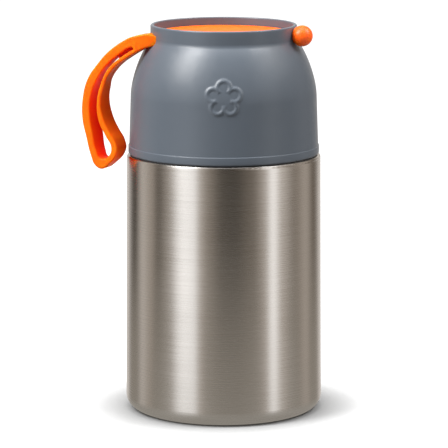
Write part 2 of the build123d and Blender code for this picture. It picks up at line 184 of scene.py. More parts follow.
def mouldedPlastic(name, look):
    material, tree, shader = newMaterial(name)
    drift = objectNoise(tree, look["driftScale"], plasticSet["driftDetail"])
    grain = objectNoise(tree, look["grainScale"],
                        plasticSet["grainDetail"], plasticSet["grainRough"])
    marks = objectNoise(tree, look["markScale"])
    colour = blendColours(tree, drift, look["tone"], look["toneTwo"])
    if "paintedSlotTone" in look:  # painted light: a deeper red painted where light only reaches it through the rubber, in the slot and behind the front face
        paintedSlotShare = addNode(tree, "ShaderNodeAttribute", attribute_name="paintedSlotShare").outputs["Fac"]
        colour = mixColours(tree, paintedSlotShare, colour, look["paintedSlotTone"])
    heights = [(marks, look["markBump"], plasticSet["markDepth"]),
               (grain, look["grainBump"], plasticSet["grainDepth"])]
    fillSockets(shader, {
        "Base Color": colour,
        "Roughness": spread(tree, marks, look["gloss"], look["glossTwo"]),
        "Normal": addBump(tree, heights),
        **look.get("sockets", {}),
    })
    return material


# Brushed metal: the lines run round the axis, so they are thin in height and long in the others
brushSet = {
    "lineDetail": 4.0,
    "lineRough": 0.62,
    "lineDepth": 0.00004,
    "fineDepth": 0.00002,
}


def crispUpperEdge(tree, share):
    # surface directions keep this share of an upward lean, so a small upper rounding looks crisp
    facing = addNode(tree, "ShaderNodeNewGeometry").outputs["Normal"]
    part = addNode(tree, "ShaderNodeSeparateXYZ", {0: facing}).outputs
    up = calc(tree, "MULTIPLY", calc(tree, "MAXIMUM", part["Z"], 0.0), share)
    lean = calc(tree, "ADD", up, calc(tree, "MINIMUM", part["Z"], 0.0))
    joined = addNode(tree, "ShaderNodeCombineXYZ", {"X": part["X"], "Y": part["Y"], "Z": lean})
    unit = addNode(tree, "ShaderNodeVectorMath", {0: joined.outputs[0]}, operation="NORMALIZE")
    return unit.outputs["Vector"]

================

YOUR TASK
Would you give the material above again, complete and exact?

THE OUTPUT
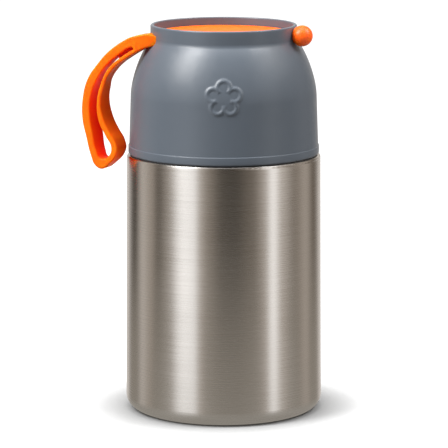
Write part 2 of the build123d and Blender code for this picture. It picks up at line 184 of scene.py. More parts follow.
def mouldedPlastic(name, look):
    material, tree, shader = newMaterial(name)
    drift = objectNoise(tree, look["driftScale"], plasticSet["driftDetail"])
    grain = objectNoise(tree, look["grainScale"],
                        plasticSet["grainDetail"], plasticSet["grainRough"])
    marks = objectNoise(tree, look["markScale"])
    colour = blendColours(tree, drift, look["tone"], look["toneTwo"])
    if "paintedSlotTone" in look:  # painted light: a deeper red painted where light only reaches it through the rubber, in the slot and behind the front face
        paintedSlotShare = addNode(tree, "ShaderNodeAttribute", attribute_name="paintedSlotShare").outputs["Fac"]
        colour = mixColours(tree, paintedSlotShare, colour, look["paintedSlotTone"])
    heights = [(marks, look["markBump"], plasticSet["markDepth"]),
               (grain, look["grainBump"], plasticSet["grainDepth"])]
    fillSockets(shader, {
        "Base Color": colour,
        "Roughness": spread(tree, marks, look["gloss"], look["glossTwo"]),
        "Normal": addBump(tree, heights),
        **look.get("sockets", {}),
    })
    return material


# Brushed metal: the lines run round the axis, so they are thin in height and long in the others
brushSet = {
    "lineDetail": 4.0,
    "lineRough": 0.62,
    "lineDepth": 0.00004,
    "fineDepth": 0.00002,
}


def crispUpperEdge(tree, share):
    # surface directions keep this share of an upward lean, so a small upper rounding looks crisp
    facing = addNode(tree, "ShaderNodeNewGeometry").outputs["Normal"]
    part = addNode(tree, "ShaderNodeSeparateXYZ", {0: facing}).outputs
    up = calc(tree, "MULTIPLY", calc(tree, "MAXIMUM", part["Z"], 0.0), share)
    lean = calc(tree, "ADD", up, calc(tree, "MINIMUM", part["Z"], 0.0))
    joined = addNode(tree, "ShaderNodeCombineXYZ", {"X": part["X"], "Y": part["Y"], "Z": lean})
    unit = addNode(tree, "ShaderNodeVectorMath", {0: joined.outputs[0]}, operation="NORMALIZE")
    return unit.outputs["Vector"]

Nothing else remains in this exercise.